— start —

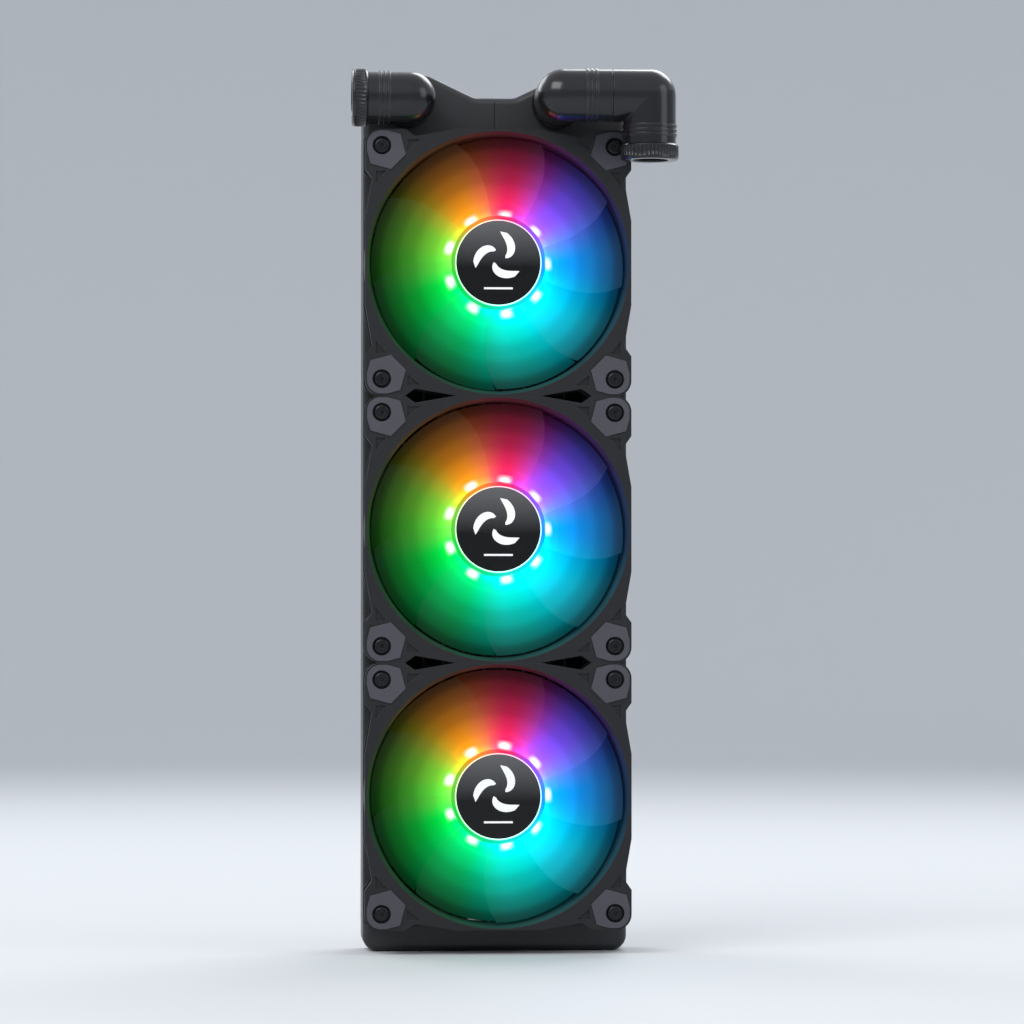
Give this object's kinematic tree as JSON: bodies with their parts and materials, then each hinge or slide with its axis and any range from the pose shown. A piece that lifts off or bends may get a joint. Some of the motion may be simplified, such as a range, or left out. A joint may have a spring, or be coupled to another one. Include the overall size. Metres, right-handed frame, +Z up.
{
  "type": "liquid cooling radiator",
  "caption": "Slim end-tank coolant radiator with hub-lit axial fans on its face and swivel elbows for rigid tube on its ports.",
  "frame": {"origin": "centre of the middle fan position's four rear screw holes, on the radiator's rear mounting face", "axes": "+Z up along the core towards the port tank, +X to the right seen from the fans, +Y back out of the rear mounting face; the fans draw air in from -Y"},
  "size_m": [0.1458, 0.0795, 0.398],
  "materials": {
    "tank_paint": "satin black powder coat",
    "core_paint": "flat brass tubes sprayed black",
    "fin_paint": "thin copper strip sprayed matt black",
    "bare_brass": "plain",
    "black_steel": "black zinc",
    "fitting_black": "black plated, semi-gloss",
    "seal_rubber": "smooth",
    "frame_plastic": "fine-textured black moulding",
    "pad_rubber": "soft grey moulding",
    "blade_plastic": "smoked translucent moulding, lit from the hub",
    "label_gloss": "dark lacquered disc",
    "bright_steel": "ground",
    "magnet_ferrite": "matt",
    "coil_copper": "enamelled copper wire",
    "board_white": "white solder mask",
    "led_lens": "clear lens, lit"
  },
  "bodies": {
    "radiator": {"bottom_fan_bearing_sleeve": "bare_brass", "bottom_fan_frame": "frame_plastic", "bottom_fan_led_board": "board_white", "bottom_fan_leds": "led_lens", "bottom_fan_pads": "pad_rubber", "bottom_fan_stator_coils": "coil_copper", "bottom_fan_stator_core": "bright_steel", "fan_screws": "black_steel", "fin_stacks": "fin_paint", "fitting_orings": "seal_rubber", "flat_tubes": "core_paint", "left_base": "fitting_black", "left_side_plate": "tank_paint", "middle_fan_bearing_sleeve": "bare_brass", "middle_fan_frame": "frame_plastic", "middle_fan_led_board": "board_white", "middle_fan_leds": "led_lens", "middle_fan_pads": "pad_rubber", "middle_fan_stator_coils": "coil_copper", "middle_fan_stator_core": "bright_steel", "port_bosses": "fitting_black", "port_header_plate": "tank_paint", "port_tank": "tank_paint", "return_header_plate": "tank_paint", "return_tank": "tank_paint", "right_base": "fitting_black", "right_extension": "fitting_black", "right_side_plate": "tank_paint", "tank_divider": "bare_brass", "top_fan_bearing_sleeve": "bare_brass", "top_fan_frame": "frame_plastic", "top_fan_led_board": "board_white", "top_fan_leds": "led_lens", "top_fan_pads": "pad_rubber", "top_fan_stator_coils": "coil_copper", "top_fan_stator_core": "bright_steel"},
    "top_rotor": {"top_fan_rotor": "blade_plastic", "top_fan_hub_label": "label_gloss", "top_fan_rotor_yoke": "bright_steel", "top_fan_rotor_magnet": "magnet_ferrite", "top_fan_rotor_shaft": "bright_steel"},
    "middle_rotor": {"middle_fan_rotor": "blade_plastic", "middle_fan_hub_label": "label_gloss", "middle_fan_rotor_yoke": "bright_steel", "middle_fan_rotor_magnet": "magnet_ferrite", "middle_fan_rotor_shaft": "bright_steel"},
    "bottom_rotor": {"bottom_fan_rotor": "blade_plastic", "bottom_fan_hub_label": "label_gloss", "bottom_fan_rotor_yoke": "bright_steel", "bottom_fan_rotor_magnet": "magnet_ferrite", "bottom_fan_rotor_shaft": "bright_steel"},
    "left_swivel": {"left_elbow": "fitting_black", "left_collar": "fitting_black", "left_tube_oring": "seal_rubber"},
    "right_arm_swivel": {"right_arm": "fitting_black", "right_swivel_oring": "seal_rubber"},
    "right_drop_swivel": {"right_elbow": "fitting_black", "right_collar": "fitting_black", "right_tube_oring": "seal_rubber"}
  },
  "joints": [
    {"name": "top_fan_spin", "type": "hinge", "parent": "radiator", "child": "top_rotor", "pos_m": [0, -0.04, 0.12], "axis": [0, -1, 0], "continuous": true},
    {"name": "middle_fan_spin", "type": "hinge", "parent": "radiator", "child": "middle_rotor", "pos_m": [0, -0.04, 0], "axis": [0, -1, 0], "continuous": true},
    {"name": "bottom_fan_spin", "type": "hinge", "parent": "radiator", "child": "bottom_rotor", "pos_m": [0, -0.04, -0.12], "axis": [0, -1, 0], "continuous": true},
    {"name": "left_elbow_swivel", "type": "hinge", "parent": "radiator", "child": "left_swivel", "pos_m": [-0.04, -0.05, 0.194], "axis": [0, 1, 0], "range_deg": [0, 180]},
    {"name": "right_elbow_swivel", "type": "hinge", "parent": "radiator", "child": "right_arm_swivel", "pos_m": [0.028, -0.0665, 0.194], "axis": [0, -1, 0], "range_deg": [-90, 90]},
    {"name": "right_drop_swivel", "type": "hinge", "parent": "right_arm_swivel", "child": "right_drop_swivel", "pos_m": [0.0495, -0.0665, 0.194], "axis": [-1, 0, 0], "range_deg": [0, 180]}
  ]
}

— end —

(Objective):
Word for word, quote all of the data above.

(The completed task):
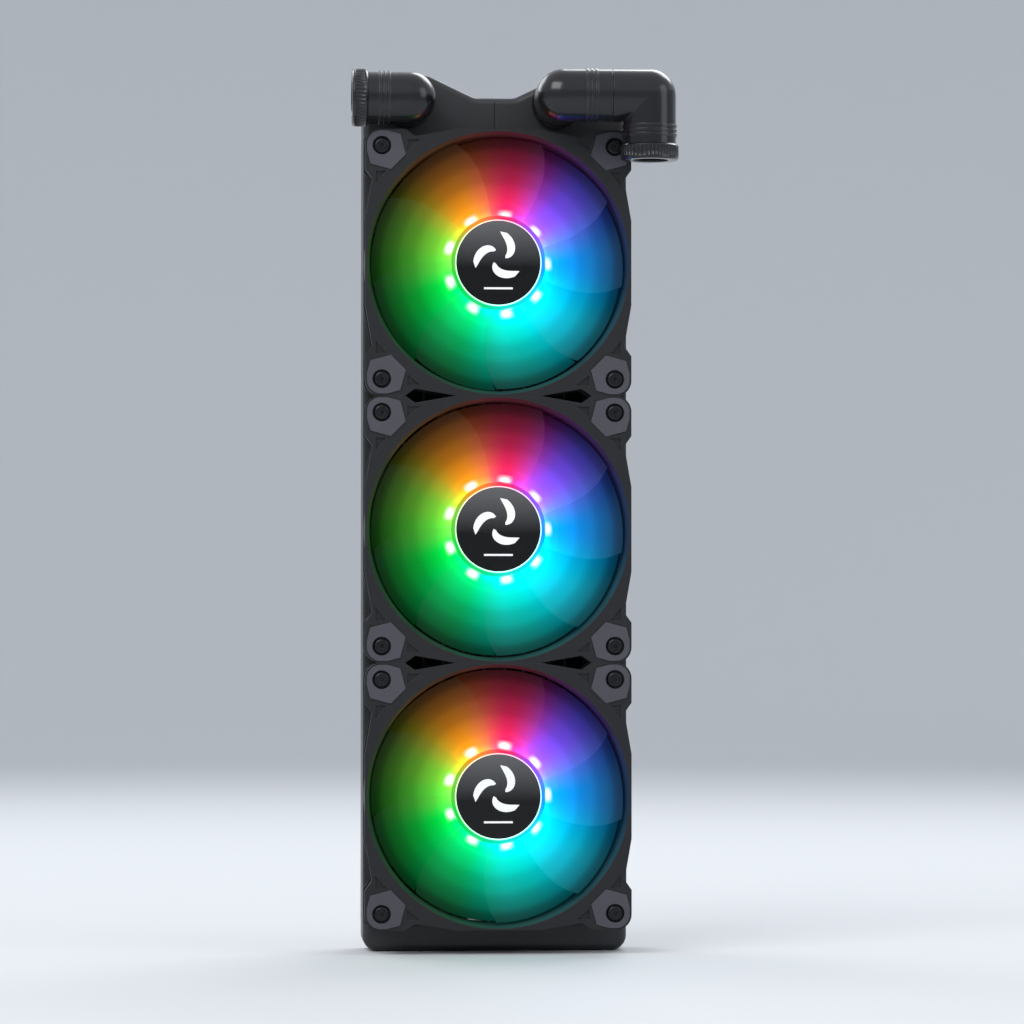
Give this object's kinematic tree as JSON: bodies with their parts and materials, then each hinge or slide with its axis and any range from the pose shown. A piece that lifts off or bends may get a joint. Some of the motion may be simplified, such as a range, or left out. A joint may have a spring, or be coupled to another one. Include the overall size. Metres, right-handed frame, +Z up.
{
  "type": "liquid cooling radiator",
  "caption": "Slim end-tank coolant radiator with hub-lit axial fans on its face and swivel elbows for rigid tube on its ports.",
  "frame": {"origin": "centre of the middle fan position's four rear screw holes, on the radiator's rear mounting face", "axes": "+Z up along the core towards the port tank, +X to the right seen from the fans, +Y back out of the rear mounting face; the fans draw air in from -Y"},
  "size_m": [0.1458, 0.0795, 0.398],
  "materials": {
    "tank_paint": "satin black powder coat",
    "core_paint": "flat brass tubes sprayed black",
    "fin_paint": "thin copper strip sprayed matt black",
    "bare_brass": "plain",
    "black_steel": "black zinc",
    "fitting_black": "black plated, semi-gloss",
    "seal_rubber": "smooth",
    "frame_plastic": "fine-textured black moulding",
    "pad_rubber": "soft grey moulding",
    "blade_plastic": "smoked translucent moulding, lit from the hub",
    "label_gloss": "dark lacquered disc",
    "bright_steel": "ground",
    "magnet_ferrite": "matt",
    "coil_copper": "enamelled copper wire",
    "board_white": "white solder mask",
    "led_lens": "clear lens, lit"
  },
  "bodies": {
    "radiator": {"bottom_fan_bearing_sleeve": "bare_brass", "bottom_fan_frame": "frame_plastic", "bottom_fan_led_board": "board_white", "bottom_fan_leds": "led_lens", "bottom_fan_pads": "pad_rubber", "bottom_fan_stator_coils": "coil_copper", "bottom_fan_stator_core": "bright_steel", "fan_screws": "black_steel", "fin_stacks": "fin_paint", "fitting_orings": "seal_rubber", "flat_tubes": "core_paint", "left_base": "fitting_black", "left_side_plate": "tank_paint", "middle_fan_bearing_sleeve": "bare_brass", "middle_fan_frame": "frame_plastic", "middle_fan_led_board": "board_white", "middle_fan_leds": "led_lens", "middle_fan_pads": "pad_rubber", "middle_fan_stator_coils": "coil_copper", "middle_fan_stator_core": "bright_steel", "port_bosses": "fitting_black", "port_header_plate": "tank_paint", "port_tank": "tank_paint", "return_header_plate": "tank_paint", "return_tank": "tank_paint", "right_base": "fitting_black", "right_extension": "fitting_black", "right_side_plate": "tank_paint", "tank_divider": "bare_brass", "top_fan_bearing_sleeve": "bare_brass", "top_fan_frame": "frame_plastic", "top_fan_led_board": "board_white", "top_fan_leds": "led_lens", "top_fan_pads": "pad_rubber", "top_fan_stator_coils": "coil_copper", "top_fan_stator_core": "bright_steel"},
    "top_rotor": {"top_fan_rotor": "blade_plastic", "top_fan_hub_label": "label_gloss", "top_fan_rotor_yoke": "bright_steel", "top_fan_rotor_magnet": "magnet_ferrite", "top_fan_rotor_shaft": "bright_steel"},
    "middle_rotor": {"middle_fan_rotor": "blade_plastic", "middle_fan_hub_label": "label_gloss", "middle_fan_rotor_yoke": "bright_steel", "middle_fan_rotor_magnet": "magnet_ferrite", "middle_fan_rotor_shaft": "bright_steel"},
    "bottom_rotor": {"bottom_fan_rotor": "blade_plastic", "bottom_fan_hub_label": "label_gloss", "bottom_fan_rotor_yoke": "bright_steel", "bottom_fan_rotor_magnet": "magnet_ferrite", "bottom_fan_rotor_shaft": "bright_steel"},
    "left_swivel": {"left_elbow": "fitting_black", "left_collar": "fitting_black", "left_tube_oring": "seal_rubber"},
    "right_arm_swivel": {"right_arm": "fitting_black", "right_swivel_oring": "seal_rubber"},
    "right_drop_swivel": {"right_elbow": "fitting_black", "right_collar": "fitting_black", "right_tube_oring": "seal_rubber"}
  },
  "joints": [
    {"name": "top_fan_spin", "type": "hinge", "parent": "radiator", "child": "top_rotor", "pos_m": [0, -0.04, 0.12], "axis": [0, -1, 0], "continuous": true},
    {"name": "middle_fan_spin", "type": "hinge", "parent": "radiator", "child": "middle_rotor", "pos_m": [0, -0.04, 0], "axis": [0, -1, 0], "continuous": true},
    {"name": "bottom_fan_spin", "type": "hinge", "parent": "radiator", "child": "bottom_rotor", "pos_m": [0, -0.04, -0.12], "axis": [0, -1, 0], "continuous": true},
    {"name": "left_elbow_swivel", "type": "hinge", "parent": "radiator", "child": "left_swivel", "pos_m": [-0.04, -0.05, 0.194], "axis": [0, 1, 0], "range_deg": [0, 180]},
    {"name": "right_elbow_swivel", "type": "hinge", "parent": "radiator", "child": "right_arm_swivel", "pos_m": [0.028, -0.0665, 0.194], "axis": [0, -1, 0], "range_deg": [-90, 90]},
    {"name": "right_drop_swivel", "type": "hinge", "parent": "right_arm_swivel", "child": "right_drop_swivel", "pos_m": [0.0495, -0.0665, 0.194], "axis": [-1, 0, 0], "range_deg": [0, 180]}
  ]
}